Early general elections were held in the Faroe Islands on 29 October 2011. Faroese law states that new elections must be held at least once every four years; however, either the Prime Minister (Løgmaður) or a majority of the members of the Faroese Parliament (the Løgting) may call an election before the end of this period. The previous elections having been held on 20 January 2008, the latest date on which the next elections could have been held was 19 January 2012. However, the Prime Minister of the Faroe Islands, Kaj Leo Johannesen, announced on 27 September 2011 that elections would be held on 29 October 2011. He gave no particular reason for his decision.
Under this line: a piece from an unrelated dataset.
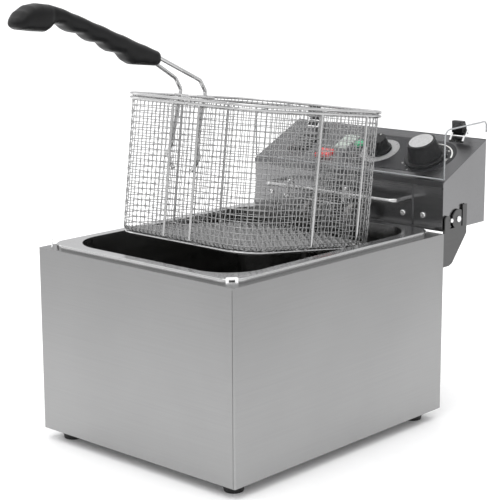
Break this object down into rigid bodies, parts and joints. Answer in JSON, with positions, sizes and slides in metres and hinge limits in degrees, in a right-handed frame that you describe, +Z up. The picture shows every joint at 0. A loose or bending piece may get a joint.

Parliamentary elections must be held no earlier than four weeks and no later than five weeks after the announcement has been made.

==Results==
The centre-right parties gained significantly, with both the pro-union Union Party and pro-independence People's Party gaining a seat each, while the new Progress movement (classical liberal) – formed seven months earlier as a breakaway from the People's Party – entered the Løgting with two seats. The left-wing and centrist parties all lost ground in consequence.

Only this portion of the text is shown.